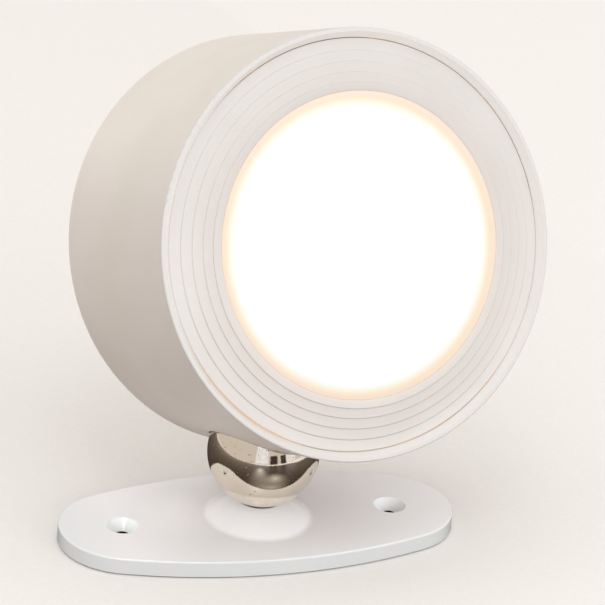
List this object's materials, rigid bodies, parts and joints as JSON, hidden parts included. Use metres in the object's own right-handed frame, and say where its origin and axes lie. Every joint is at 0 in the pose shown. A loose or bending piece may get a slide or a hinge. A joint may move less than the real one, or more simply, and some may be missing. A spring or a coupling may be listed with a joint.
{
  "type": "pivoting spotlight wall light",
  "caption": "Cordless wall light: a round white lamp head with a stepped bezel and a glowing opal disc, held magnetically on a steel ball over an oval screw-on plate.",
  "frame": {"origin": "Centre of the flat back of the wall plate, where the plate meets the wall.", "axes": "+Z points out of the wall, from the plate's back through the ball; X runs along the plate's long side through both wall-screw holes; the lit face looks towards -Y and up at rest."},
  "size_m": [0.1089, 0.0858, 0.1173],
  "materials": {
    "plate_plastic": "satin",
    "ball_plating": "polished",
    "zinc_steel": "satin",
    "pad_plastic": "matte",
    "pot_steel": "satin",
    "magnet_plating": "polished",
    "shell_plastic": "satin",
    "bezel_plastic": "matte",
    "opal_plastic": "satin",
    "frame_plastic": "matte",
    "board_white": "matte",
    "led_yellow": "satin",
    "cell_wrap": "gloss",
    "nickel": "satin",
    "board_green": "satin",
    "chip_black": "matte",
    "copper": "satin",
    "lead_sleeve": "satin"
  },
  "bodies": {
    "base": {"mounting_plate": "plate_plastic"},
    "ball": {"steel_ball": "ball_plating", "ball_washer": "zinc_steel", "ball_screw": "zinc_steel"},
    "seat": {"seat_pad": "pad_plastic", "magnet_pot": "pot_steel", "magnet": "magnet_plating"},
    "head": {"housing": "shell_plastic", "bezel_ring": "bezel_plastic", "diffuser": "opal_plastic", "light_frame": "frame_plastic", "led_board": "board_white", "leds": "led_yellow", "magnet_retainer": "pot_steel", "tapping_screws": "zinc_steel", "battery_cell": "cell_wrap", "battery_tabs": "nickel", "battery_cradle": "frame_plastic", "control_board": "board_green", "board_components": "chip_black", "charging_socket": "nickel", "socket_tongue": "chip_black", "touch_foil": "copper", "battery_leads": "lead_sleeve", "led_leads": "lead_sleeve"}
  },
  "joints": [
    {"name": "ball_pan", "type": "hinge", "parent": "base", "child": "ball", "pos_m": [0, 0, 0.02012], "axis": [0, 0, 1], "continuous": true},
    {"name": "seat_tilt", "type": "hinge", "parent": "ball", "child": "seat", "pos_m": [0, 0, 0.02012], "axis": [-0.8563, 0.5165, 0], "range_deg": [-61, 6]},
    {"name": "head_twist", "type": "hinge", "parent": "seat", "child": "head", "pos_m": [0, 0, 0.02012], "axis": [0.2375, 0.3938, 0.888], "continuous": true}
  ]
}
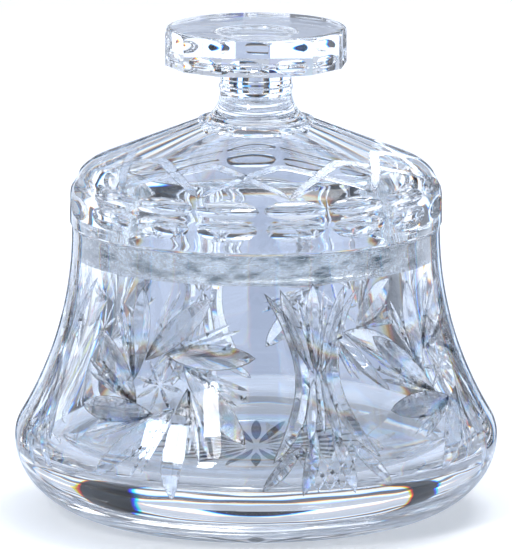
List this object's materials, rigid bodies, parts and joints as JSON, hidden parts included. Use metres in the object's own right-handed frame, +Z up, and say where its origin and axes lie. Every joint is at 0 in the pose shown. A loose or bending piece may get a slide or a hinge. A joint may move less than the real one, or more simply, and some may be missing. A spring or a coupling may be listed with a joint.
{
  "type": "powder jar",
  "caption": "Cut-glass vanity powder jar: a bell-shaped jar with a ground mouth, and a lift-off domed lid with a flat knob.",
  "frame": {"origin": "middle of the foot, on the surface that the jar stands on", "axes": "+Z up along the common axis of jar and lid, -Y to the front, +X to the right"},
  "size_m": [0.12, 0.12, 0.1219],
  "materials": {
    "jar_glass": "polished cut crystal, ground inside the mouth",
    "lid_glass": "polished cut crystal, ground outside its ring"
  },
  "bodies": {
    "jar": {"jar": "jar_glass"},
    "lid": {"lid": "lid_glass"}
  },
  "joints": [
    {"name": "lid_lift", "type": "slide", "parent": "jar", "child": "lid", "axis": [0, 0, 1], "range_m": [0, 0.06]}
  ]
}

━━━━━━━━

=== REQUEST ===
Exactly reproduce every line found in the records.

=== ANSWER TO THE TASK ===
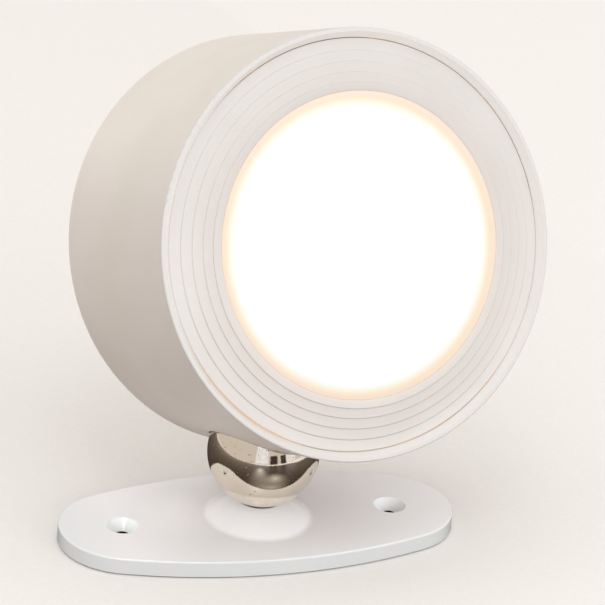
List this object's materials, rigid bodies, parts and joints as JSON, hidden parts included. Use metres in the object's own right-handed frame, and say where its origin and axes lie. Every joint is at 0 in the pose shown. A loose or bending piece may get a slide or a hinge. A joint may move less than the real one, or more simply, and some may be missing. A spring or a coupling may be listed with a joint.
{
  "type": "pivoting spotlight wall light",
  "caption": "Cordless wall light: a round white lamp head with a stepped bezel and a glowing opal disc, held magnetically on a steel ball over an oval screw-on plate.",
  "frame": {"origin": "Centre of the flat back of the wall plate, where the plate meets the wall.", "axes": "+Z points out of the wall, from the plate's back through the ball; X runs along the plate's long side through both wall-screw holes; the lit face looks towards -Y and up at rest."},
  "size_m": [0.1089, 0.0858, 0.1173],
  "materials": {
    "plate_plastic": "satin",
    "ball_plating": "polished",
    "zinc_steel": "satin",
    "pad_plastic": "matte",
    "pot_steel": "satin",
    "magnet_plating": "polished",
    "shell_plastic": "satin",
    "bezel_plastic": "matte",
    "opal_plastic": "satin",
    "frame_plastic": "matte",
    "board_white": "matte",
    "led_yellow": "satin",
    "cell_wrap": "gloss",
    "nickel": "satin",
    "board_green": "satin",
    "chip_black": "matte",
    "copper": "satin",
    "lead_sleeve": "satin"
  },
  "bodies": {
    "base": {"mounting_plate": "plate_plastic"},
    "ball": {"steel_ball": "ball_plating", "ball_washer": "zinc_steel", "ball_screw": "zinc_steel"},
    "seat": {"seat_pad": "pad_plastic", "magnet_pot": "pot_steel", "magnet": "magnet_plating"},
    "head": {"housing": "shell_plastic", "bezel_ring": "bezel_plastic", "diffuser": "opal_plastic", "light_frame": "frame_plastic", "led_board": "board_white", "leds": "led_yellow", "magnet_retainer": "pot_steel", "tapping_screws": "zinc_steel", "battery_cell": "cell_wrap", "battery_tabs": "nickel", "battery_cradle": "frame_plastic", "control_board": "board_green", "board_components": "chip_black", "charging_socket": "nickel", "socket_tongue": "chip_black", "touch_foil": "copper", "battery_leads": "lead_sleeve", "led_leads": "lead_sleeve"}
  },
  "joints": [
    {"name": "ball_pan", "type": "hinge", "parent": "base", "child": "ball", "pos_m": [0, 0, 0.02012], "axis": [0, 0, 1], "continuous": true},
    {"name": "seat_tilt", "type": "hinge", "parent": "ball", "child": "seat", "pos_m": [0, 0, 0.02012], "axis": [-0.8563, 0.5165, 0], "range_deg": [-61, 6]},
    {"name": "head_twist", "type": "hinge", "parent": "seat", "child": "head", "pos_m": [0, 0, 0.02012], "axis": [0.2375, 0.3938, 0.888], "continuous": true}
  ]
}
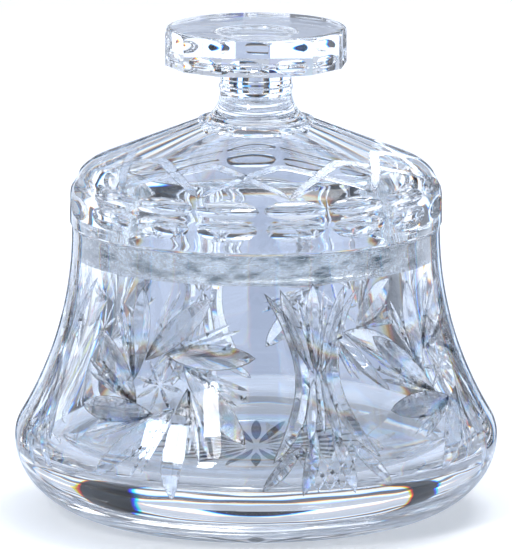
List this object's materials, rigid bodies, parts and joints as JSON, hidden parts included. Use metres in the object's own right-handed frame, +Z up, and say where its origin and axes lie. Every joint is at 0 in the pose shown. A loose or bending piece may get a slide or a hinge. A joint may move less than the real one, or more simply, and some may be missing. A spring or a coupling may be listed with a joint.
{
  "type": "powder jar",
  "caption": "Cut-glass vanity powder jar: a bell-shaped jar with a ground mouth, and a lift-off domed lid with a flat knob.",
  "frame": {"origin": "middle of the foot, on the surface that the jar stands on", "axes": "+Z up along the common axis of jar and lid, -Y to the front, +X to the right"},
  "size_m": [0.12, 0.12, 0.1219],
  "materials": {
    "jar_glass": "polished cut crystal, ground inside the mouth",
    "lid_glass": "polished cut crystal, ground outside its ring"
  },
  "bodies": {
    "jar": {"jar": "jar_glass"},
    "lid": {"lid": "lid_glass"}
  },
  "joints": [
    {"name": "lid_lift", "type": "slide", "parent": "jar", "child": "lid", "axis": [0, 0, 1], "range_m": [0, 0.06]}
  ]
}